The song became one of the soundtrack’s biggest hits, catapulting Urge Overkill out of Chicago indie-band obscurity and turning them into a household name. “The thing is, our version [of the Neil Diamond song] is really so squishy. Everything’s a little out of tune. There’s no solid meter. The drums speed up and slow down,” says Urge Overkill’s Nash Kato. “Everything that was so wrong with that take became so right for that pivotal scene in the movie, where everything turns to shit.”
Another standout song, the Revels’ high-energy “Comanche” serves as the backdrop to the Deliverance-style rape scene in the pawn shop. Originally, Tarantino had planned to use The Knack’s “My Sharona” instead. “I thought this is just too funny not to use,” recalls Tarantino. “Apparently part of [The Knack] was for it, but one of the band members had become a born-again Christian or something and he just wasn’t interested.” So “My Sharona” went to Reality Bites (1994), and Tarantino went with “Comanche.” “You know, ‘Comanche’ still works the same,” he says. “It’s kind of funny, but it doesn’t break the scene.”
Closing out the album are The Statler Brother’s “Flowers on the Wall” and The Lively Ones’ “Surf Rider.” “Flowers on the Wall” is significant due to its lyrical reference to Captain Kangaroo, because we all know that Butch’s watch was left behind “on the little kangaroo” figurine on his nightstand. He sings it after killing Vincent, who’s been waiting to kill Butch in his apartment. And yet because Pulp Fiction doesn’t tell its three storylines in chronological order, “Surf Rider” plays as Vincent and Jules walk out of the diner into the sunlight, after successfully avoiding death at the hands of Pumpkin and Honey Bunny.

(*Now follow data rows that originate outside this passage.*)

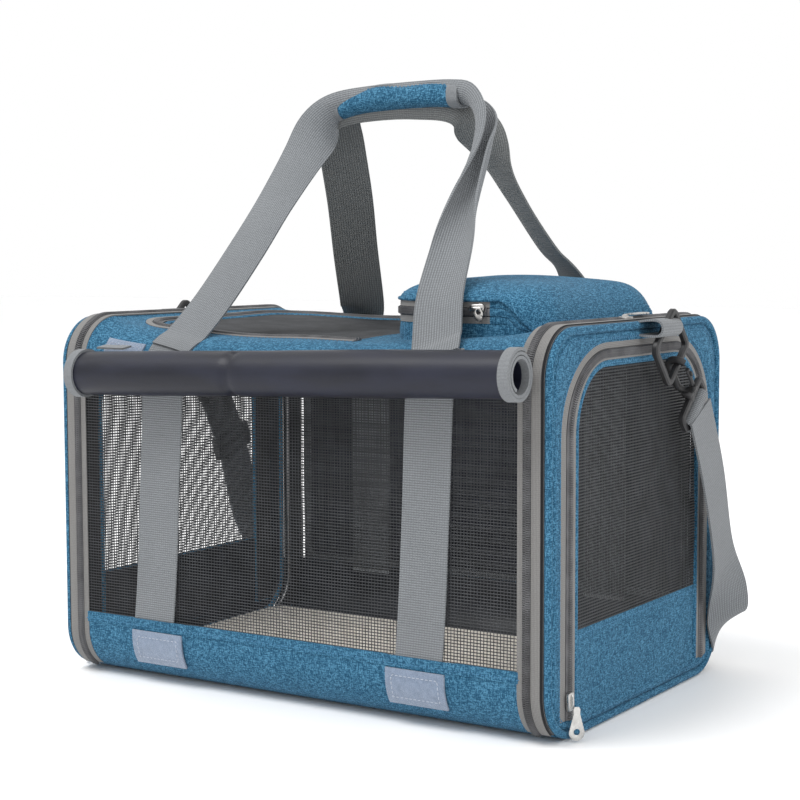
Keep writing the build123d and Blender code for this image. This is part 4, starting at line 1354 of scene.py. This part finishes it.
def patches():
    """Hook-and-loop squares: two low on the front band and two at its top corners, stitched round."""
    shape = Shape()
    for place, shift, half, span, lift, inset in (
        (LOW_PATCH_X, RIGHT_PATCH_SHIFT, LOW_PATCH_HALF, LOW_PATCH, PATCH_LIFT + 0.8, 5),
        (TOP_PATCH_X, 0, TOP_PATCH_HALF, TOP_PATCH, PATCH_LIFT, 3.2),
    ):
        for side in (-1, 1):
            centre = side * place + (shift if side > 0 else 0)
            x = centre + np.linspace(-half, half, 14)
            s = -np.linspace(s_at(span[1]), s_at(span[0]), 10)
            shape.cloth(shell(x, s, lift), 1.5, lining=0)
            a = centre + np.array([-half + inset, half - inset, half - inset, -half + inset, -half + inset])
            b = -np.array([s_at(span[0] + inset)] * 2 + [s_at(span[1] - inset)] * 2 + [s_at(span[0] + inset)])
            line = resample(np.stack([a, b], 1), 1.5)
            stitches(shape, relax(above(line[:, 0], line[:, 1], lift + 0.1)), outwards(line[:, 1]), 1)
    paints = [HOOK_LOOP, THREAD_LIGHT]
    piece("hook_loop_squares", shape, "carrier", ["hook_loop_patches"], paints)


# ---- flat back cover ----
COVER_HEM = 9
COVER_CORNER = 12


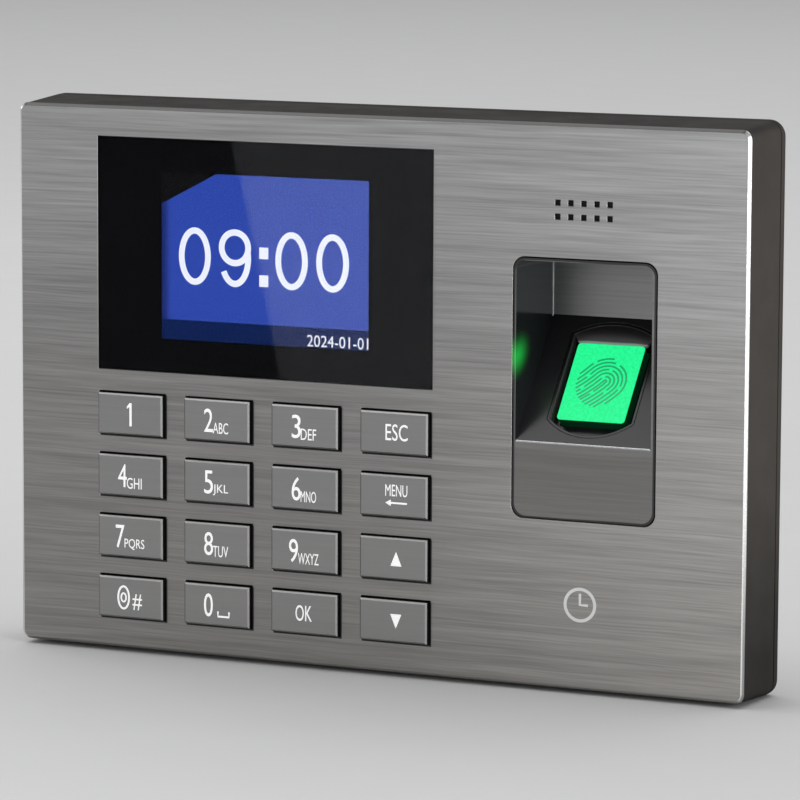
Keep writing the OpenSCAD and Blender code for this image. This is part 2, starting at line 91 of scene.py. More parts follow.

The song then takes us into the final credits.
The soundtrack, however, ends with Samuel L. Jackson’s impassioned “Ezekiel 25:17” monologue from the beginning of the movie, followed by a round of gunfire, the gunfire that somehow—like an act of divine intervention—missed killing Vincent and Jules, and makes Jules rethink his life as a criminal. The snippet adds a thoughtful, introspective twist to both the movie and the soundtrack, as though Tarantino is speaking to us directly, with one last dramatic little flourish.
“I make tapes. I’ve made tapes for friends of mine. And I make special tapes for special friends,” Tarantino said, reflecting later on the soundtrack. “And this has that feeling about it for me—this could easily be a Quentin tape.”